== THE EXERCISE ==
Output exactly the lines that run from the line containing "clear_scene()" through the line containing "from mathutils.bvhtree import BVHTree", with both ends included.

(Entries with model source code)
---------------

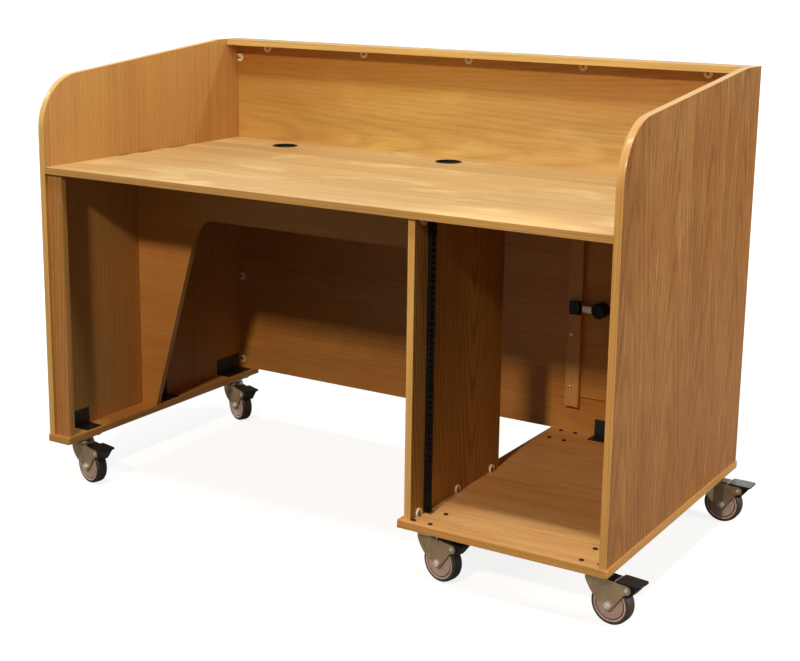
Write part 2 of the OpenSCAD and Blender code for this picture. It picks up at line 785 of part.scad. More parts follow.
module castor_pedal(i) color("black") at_castor(i) {
    web_w = 2 * cheek_in - 2.4;
    pad_x = pivot_at[0] - 26;
    half_w = pedal_w / 2;
    translate([0, web_w / 2, 0]) rotate([90, 0, 0]) linear_extrude(web_w) pedal_side();
    translate([0, 0, pad_z]) linear_extrude(pad_t)
        polygon([[pad_x, -half_w + 2], [pad_x + 2, -half_w],
                 [pedal_reach - pad_chamfer, -half_w], [pedal_reach, -half_w + pad_chamfer],
                 [pedal_reach, half_w - pad_chamfer], [pedal_reach - pad_chamfer, half_w],
                 [pad_x + 2, half_w], [pad_x, half_w - 2]]);
}

left_side_panel();
right_side_panel();
worktop();
back_panel();
cap_rail();
left_base_board();
bay_base_board();
partition_panel();
brace_panel();
left_front_post();
access_door();
door_batten();
rack_rail_left();
rack_rail_right();
cable_grommets();
panel_connectors();
connector_bolts();
corner_brackets();
wood_screws();
castor_plates();
castor_bolts();
hinge_leaves_frame();
hinge_leaves_door();
hinge_pins();
lock_body();
lock_bolt();
key_barrel();
lock_strike();
for (i = [0:5]) {
    castor_fork(i);
    castor_axle(i);
    castor_hub(i);
    castor_tread(i);
    castor_pedal(i);
}
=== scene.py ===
import math

import bmesh
import bpy
from mathutils import Matrix, Vector


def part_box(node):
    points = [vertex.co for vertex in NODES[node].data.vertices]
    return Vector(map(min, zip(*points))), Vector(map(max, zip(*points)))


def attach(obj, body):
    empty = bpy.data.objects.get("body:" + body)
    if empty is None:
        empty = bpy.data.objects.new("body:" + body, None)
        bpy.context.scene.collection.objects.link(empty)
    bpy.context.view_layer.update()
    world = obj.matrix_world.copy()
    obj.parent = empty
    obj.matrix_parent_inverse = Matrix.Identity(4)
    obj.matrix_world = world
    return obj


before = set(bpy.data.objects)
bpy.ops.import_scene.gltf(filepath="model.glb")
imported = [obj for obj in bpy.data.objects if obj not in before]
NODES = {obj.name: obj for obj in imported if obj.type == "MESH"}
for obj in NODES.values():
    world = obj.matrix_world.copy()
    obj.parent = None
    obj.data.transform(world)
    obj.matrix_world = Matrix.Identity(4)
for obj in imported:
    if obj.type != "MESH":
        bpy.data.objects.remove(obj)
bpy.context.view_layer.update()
scene = bpy.context.scene


# -------------------------------------------------------------- node graphs

def lin(rgb):
    """sRGB 0-255 to the linear colour that a node wants."""
    out = []
    for c in rgb:
        c /= 255
        out.append(c / 12.92 if c <= 0.04045 else ((c + 0.055) / 1.055) ** 2.4)
    return (*out, 1.0)


def scaled(rgb, k):
    return [min(255, c * k) for c in rgb]


class Nodes:
    """Short calls for building one node tree."""

    def __init__(self, tree):
        self.tree = tree
        tree.nodes.clear()

    def add(self, kind, **props):
        node = self.tree.nodes.new(kind)
        for k, v in props.items():
            setattr(node, k, v)
        return node

    def feed(self, socket, value):
        if isinstance(value, bpy.types.NodeSocket):
            self.tree.links.new(value, socket)
        elif value is not None:
            socket.default_value = value

    def math(self, op, a, b=None, c=None, clamp=False):
        node = self.add("ShaderNodeMath", operation=op, use_clamp=clamp)
        for s, v in zip(node.inputs, (a, b, c)):
            self.feed(s, v)
        return node.outputs[0]

    def mul(self, a, b):
        return self.math("MULTIPLY", a, b)

    def mad(self, a, b, c):
        """a * b + c"""
        return self.math("MULTIPLY_ADD", a, b, c)

    def minus(self, a, b):
        return self.math("SUBTRACT", a, b)

    def between(self, fac, a, b):
        """The number a at fac 0 and b at fac 1."""
        return self.mad(fac, b - a, a)

    def sway(self, noise, amount, base):
        """base, moved to and fro by a noise of 0 to 1."""
        return self.mad(self.minus(noise, 0.5), amount, base)

    def length(self, a, b):
        return self.math("SQRT", self.math("ADD", self.mul(a, a), self.mul(b, b)))

    def xyz(self, vector):
        node = self.add("ShaderNodeSeparateXYZ")
        self.feed(node.inputs[0], vector)
        return list(node.outputs)

    def vec(self, x, y, z):
        node = self.add("ShaderNodeCombineXYZ")
        for s, v in zip(node.inputs, (x, y, z)):
            self.feed(s, v)
        return node.outputs[0]

    def noise(self, vector, scale, detail, rough=0.5, warp=0.0):
        node = self.add("ShaderNodeTexNoise")
        for key, value in (("Vector", vector), ("Scale", scale), ("Detail", detail),
                           ("Roughness", rough), ("Distortion", warp)):
            self.feed(node.inputs[key], value)
        return node.outputs[0]

    def random(self, value):
        node = self.add("ShaderNodeTexWhiteNoise", noise_dimensions="1D")
        self.feed(node.inputs["W"], value)
        return node.outputs[0]

    def ramp(self, fac, stops):
        node = self.add("ShaderNodeValToRGB")
        marks = node.color_ramp.elements
        while len(marks) < len(stops):
            marks.new(0.5)
        for m, (at, colour) in zip(marks, stops):
            m.position = at
            m.color = colour if hasattr(colour, "__len__") else (colour,) * 3 + (1,)
        self.feed(node.inputs[0], fac)
        return node.outputs[0]

    def step(self, value, low, high):
        """0 below low, 1 above high, straight between; reversed if low > high."""
        node = self.add("ShaderNodeMapRange", clamp=True)
        self.feed(node.inputs["Value"], value)
        self.feed(node.inputs["From Min"], low)
        self.feed(node.inputs["From Max"], high)
        return node.outputs[0]

    def window(self, value, low, high, soft):
        """1 between low and high, with soft edges inside them."""
        return self.mul(self.step(value, low, low + soft), self.step(value, high, high - soft))

    def mix(self, fac, a, b, blend="MIX"):
        node = self.add("ShaderNodeMix", data_type="RGBA", blend_type=blend)
        for i, value in ((0, fac), (6, a), (7, b)):
            self.feed(node.inputs[i], value)
        return node.outputs[2]

    def mix_shader(self, fac, a, b):
        node = self.add("ShaderNodeMixShader")
        for socket, value in zip(node.inputs, (fac, a, b)):
            self.feed(socket, value)
        return node.outputs[0]


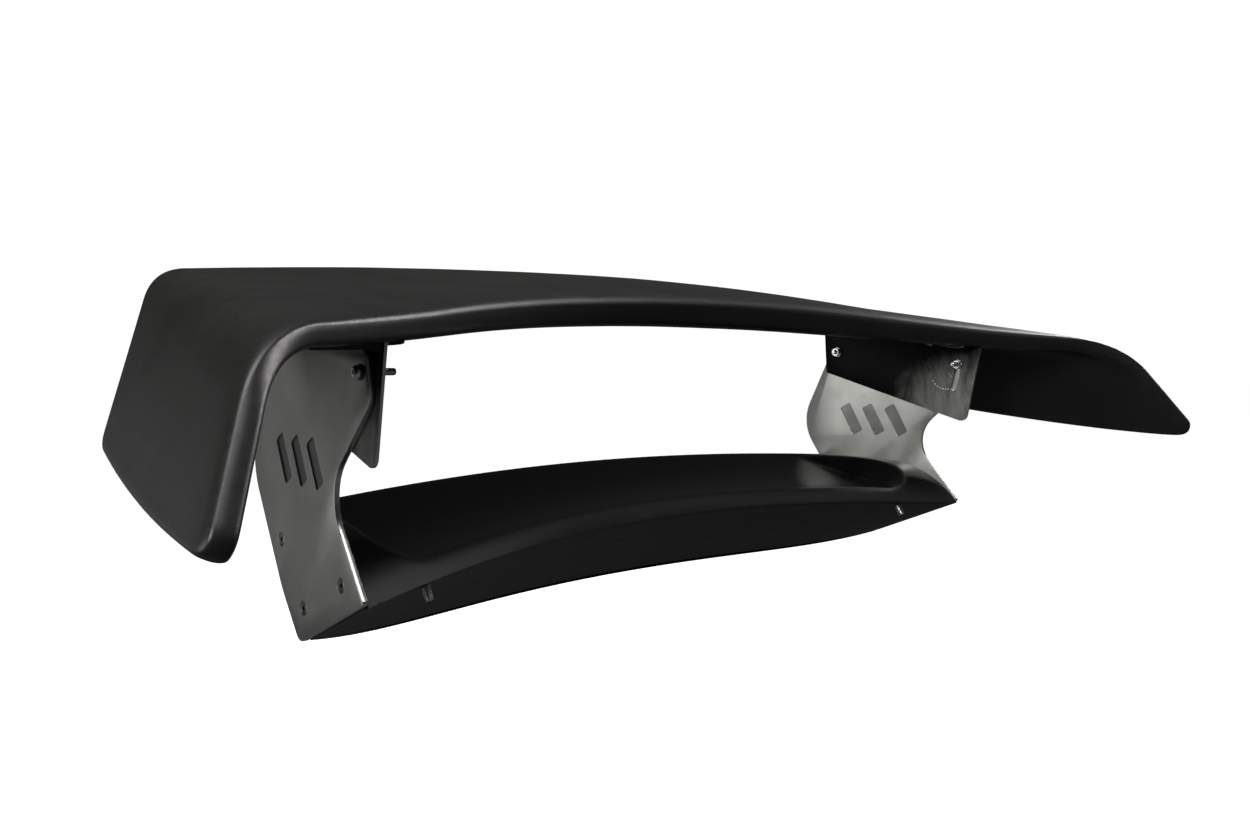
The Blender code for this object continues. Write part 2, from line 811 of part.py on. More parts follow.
def blade_shares():
    return [-share for share in reversed(BLADE_STATIONS)] + list(BLADE_STATIONS)


def under_line(share):
    """Start, rearward direction and upward normal of the blade's flat underside."""
    front, foot = falling(BLADE_FRONT, share), falling(BLADE_FOOT, share, FOOT_POWER)
    along = (foot - front).normalized()
    return front, along, Vector((-along.y, along.x)), (foot - front).length


def under_row(share, lift):
    """Section points along the underside, raised by lift."""
    front, along, up, length = under_line(share)
    start = front + along * UNDER_FRONT + up * lift
    end = front + along * (length - UNDER_REAR) + up * lift
    return [mixed(start, end, step / 4) for step in range(5)]


def seat_centre():
    """Middle of the flat facet at the centre of the blade's underside."""
    middle = under_row(BLADE_STATIONS[0], 0.0)[2]
    return Vector((0.0, middle.x, middle.y))


def build_blade():
    outer, inner, top, low = [], [], [], []
    for share in blade_shares():
        section = blade_outline(abs(share))
        inside = inset(section, BLADE_SKIN)
        front, along = under_line(abs(share))[:2]
        inside[0] = front + along * (UNDER_FRONT - 0.0010)
        outer.append([in_blade(share, point) for point in section])
        inner.append([in_blade(share, point) for point in inside])
        top.append([in_blade(share, point) for point in under_row(abs(share), BLADE_SKIN)])
        low.append([in_blade(share, point) for point in under_row(abs(share), 0.0)])
    skin = object_from("blade_top_skin", grid_solid(outer, inner), GELCOAT, DATUM)
    smooth(skin, 40.0)
    under = object_from("blade_under_skin", grid_solid(top, low), GELCOAT, DATUM)
    for side, word in SIDES:
        build_rib(side, word)
        build_stud(side, word, under)


def build_rib(side, word):
    """The solid end of the blade that the upright's screws thread into."""
    rings = []
    for share in BLADE_STATIONS[-2:]:
        section = inset(blade_outline(share), BLADE_SKIN + 0.0010)[2:-1]
        front, along, up, length = under_line(share)
        lift = up * (BLADE_SKIN + 0.0008)
        end = front + along * (length - 0.014) + lift
        start = front + along * 0.012 + lift
        ring = section + [end, start]
        rings.append([in_blade(side * share, point) for point in ring])
    rib = object_from(f"end_rib_{word}", prism(*rings), FOAM, DATUM)
    frame = bpy.data.objects[f"upright_frame_{word}"]
    for number, (y, z) in enumerate(UPRIGHT_SCREWS, 1):
        hole = rod(M6_RADIUS + GAP, -0.030, 0.002, (along_plate(y), z), side)
        boolean(rib, cutter_from(f"rib_hole_{word}_{number}", hole, frame))


def build_stud(side, word, under):
    """A stud through the under skin, with its head inside the blade."""
    front, along, up = under_line(STUD_SHARE)[:3]
    point = front + along * STUD_INSET
    place = in_blade(side * STUD_SHARE, point)
    seat = BLADE_SKIN + 0.0012
    profile = (
        (0.0, seat + 0.0025), (0.0058, seat + 0.0025), (0.0058, seat), (STUD_RADIUS, seat),
        (STUD_RADIUS, 0.0006 - STUD_LENGTH), (STUD_RADIUS - 0.0006, -STUD_LENGTH),
        (0.0, -STUD_LENGTH),
    )
    lean = math.atan2(along.y, along.x)
    stud = lathe(f"deck_stud_{word}", profile, STEEL, place, 0, DATUM)
    stud.rotation_euler = (lean, 0.0, 0.0)
    hole = bmesh.new()
    bmesh.ops.create_cone(
        hole, cap_ends=True, segments=ROUND_STEPS, radius1=STUD_RADIUS + 0.0005,
        radius2=STUD_RADIUS + 0.0005, depth=0.030,
    )
    cutter = cutter_from(f"stud_hole_{word}", hole, DATUM)
    cutter.location = place
    cutter.rotation_euler = (lean, 0.0, 0.0)
    boolean(under, cutter)


def build():
    build_wing()
    belly = belly_tree()
    for side, word in SIDES:
        frame = empty(
            f"upright_frame_{word}", (side * UPRIGHT_FRONT_X, 0.0, 0.0), side * TOE, DATUM
        )
        build_bracket(side, word, belly)
        build_upright(side, word, frame)
        build_bolts(side, word, frame)
        build_upright_screws(side, word, frame)
    build_blade()


clear_scene()
PARTS = collection("racing_rear_wing")
CUTTERS = collection("cutters", hidden=True)
GELCOAT = material("black_gelcoat", (0.012, 0.012, 0.013), 0.28, 0.0)
ALUMINIUM = material("blasted_aluminium", (0.16, 0.165, 0.155), 0.45, 1.0)
DARK_METAL = material("dark_bracket_metal", (0.045, 0.045, 0.045), 0.38, 1.0)
STEEL = material("stainless_steel", (0.55, 0.54, 0.52), 0.30, 1.0)
FOAM = material("core_foam", (0.55, 0.50, 0.38), 0.80, 0.0)
SIDES = ((-1, "left"), (1, "right"))
DATUM = empty("layout", -seat_centre())
HINGE_LINE = empty("tilt_axis", HINGE, parent=DATUM)
WING_FRAME = empty("wing_layout", -HINGE, parent=HINGE_LINE)
build()
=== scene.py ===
"""Racing rear wing: smooth shells, machined plates, threaded fasteners and
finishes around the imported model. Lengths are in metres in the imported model's
frame; "layout" lengths are measured from the lower front corners of the
uprights, and ORIGIN moves them into place from the wing's tilt axis.
"""

import json
import math

import bmesh
import bpy
from mathutils import Matrix, Vector, noise
from mathutils.bvhtree import BVHTree


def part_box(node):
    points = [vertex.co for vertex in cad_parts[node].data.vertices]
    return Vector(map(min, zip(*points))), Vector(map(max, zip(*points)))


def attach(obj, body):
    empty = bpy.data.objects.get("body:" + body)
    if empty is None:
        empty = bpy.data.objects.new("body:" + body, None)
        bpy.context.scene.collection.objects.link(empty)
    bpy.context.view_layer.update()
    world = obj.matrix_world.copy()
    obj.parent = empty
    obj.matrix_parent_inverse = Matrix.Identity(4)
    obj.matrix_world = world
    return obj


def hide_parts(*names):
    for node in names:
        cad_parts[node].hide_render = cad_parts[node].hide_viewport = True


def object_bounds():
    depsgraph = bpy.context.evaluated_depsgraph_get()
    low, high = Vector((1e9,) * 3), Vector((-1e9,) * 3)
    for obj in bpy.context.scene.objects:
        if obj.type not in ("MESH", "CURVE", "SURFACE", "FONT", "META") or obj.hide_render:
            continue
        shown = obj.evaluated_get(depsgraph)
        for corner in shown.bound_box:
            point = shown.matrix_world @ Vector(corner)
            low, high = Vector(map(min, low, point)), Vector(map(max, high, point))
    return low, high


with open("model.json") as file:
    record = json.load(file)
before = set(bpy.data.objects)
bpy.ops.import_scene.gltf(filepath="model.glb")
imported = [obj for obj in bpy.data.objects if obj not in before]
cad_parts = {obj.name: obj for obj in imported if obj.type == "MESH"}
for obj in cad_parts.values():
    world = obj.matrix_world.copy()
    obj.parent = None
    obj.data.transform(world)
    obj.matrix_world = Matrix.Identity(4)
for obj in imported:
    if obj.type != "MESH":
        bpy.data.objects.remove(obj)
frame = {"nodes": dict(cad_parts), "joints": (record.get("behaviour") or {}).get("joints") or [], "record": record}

CAD_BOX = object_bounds()
TILT = frame["joints"][0]

SIDES = ((-1, "left"), (1, "right"))
HINGE = Vector((0.0, 0.169, 0.192))
ORIGIN = Vector(TILT["pos_m"]) - HINGE

UPRIGHT_FRONT_X = 0.450
TOE = math.radians(7.7)
PLATE = 0.005
BRACKET = 0.003
BRACKET_GAP = 0.0007


def mixed(first, second, share):
    return first + (second - first) * share


def eased(value):
    value = min(max(value, 0.0), 1.0)
    return value * value * (3.0 - 2.0 * value)


# Meshes ---------------------------------------------------------------------


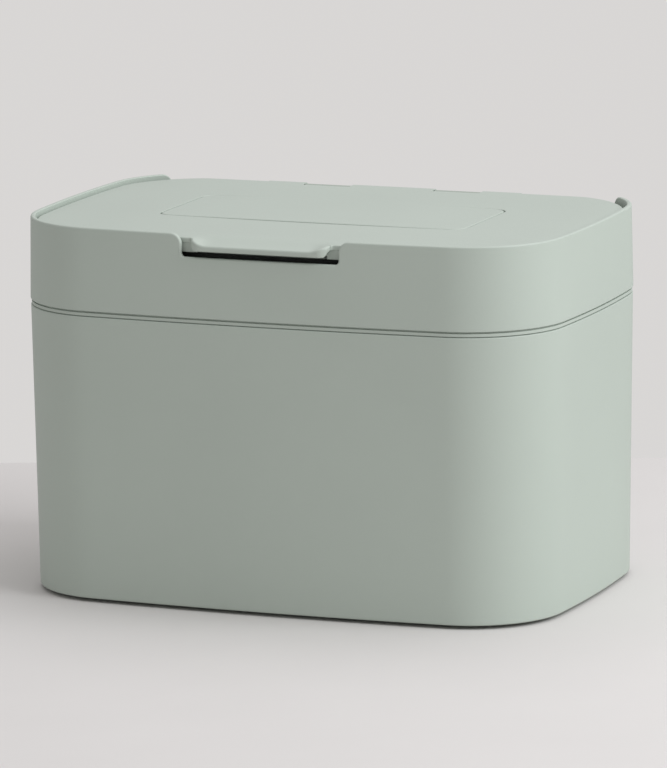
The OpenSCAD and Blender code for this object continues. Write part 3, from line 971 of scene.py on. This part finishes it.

---------------

== OUTPUT FOR THIS TASK ==
clear_scene()
PARTS = collection("racing_rear_wing")
CUTTERS = collection("cutters", hidden=True)
GELCOAT = material("black_gelcoat", (0.012, 0.012, 0.013), 0.28, 0.0)
ALUMINIUM = material("blasted_aluminium", (0.16, 0.165, 0.155), 0.45, 1.0)
DARK_METAL = material("dark_bracket_metal", (0.045, 0.045, 0.045), 0.38, 1.0)
STEEL = material("stainless_steel", (0.55, 0.54, 0.52), 0.30, 1.0)
FOAM = material("core_foam", (0.55, 0.50, 0.38), 0.80, 0.0)
SIDES = ((-1, "left"), (1, "right"))
DATUM = empty("layout", -seat_centre())
HINGE_LINE = empty("tilt_axis", HINGE, parent=DATUM)
WING_FRAME = empty("wing_layout", -HINGE, parent=HINGE_LINE)
build()
=== scene.py ===
"""Racing rear wing: smooth shells, machined plates, threaded fasteners and
finishes around the imported model. Lengths are in metres in the imported model's
frame; "layout" lengths are measured from the lower front corners of the
uprights, and ORIGIN moves them into place from the wing's tilt axis.
"""

import json
import math

import bmesh
import bpy
from mathutils import Matrix, Vector, noise
from mathutils.bvhtree import BVHTree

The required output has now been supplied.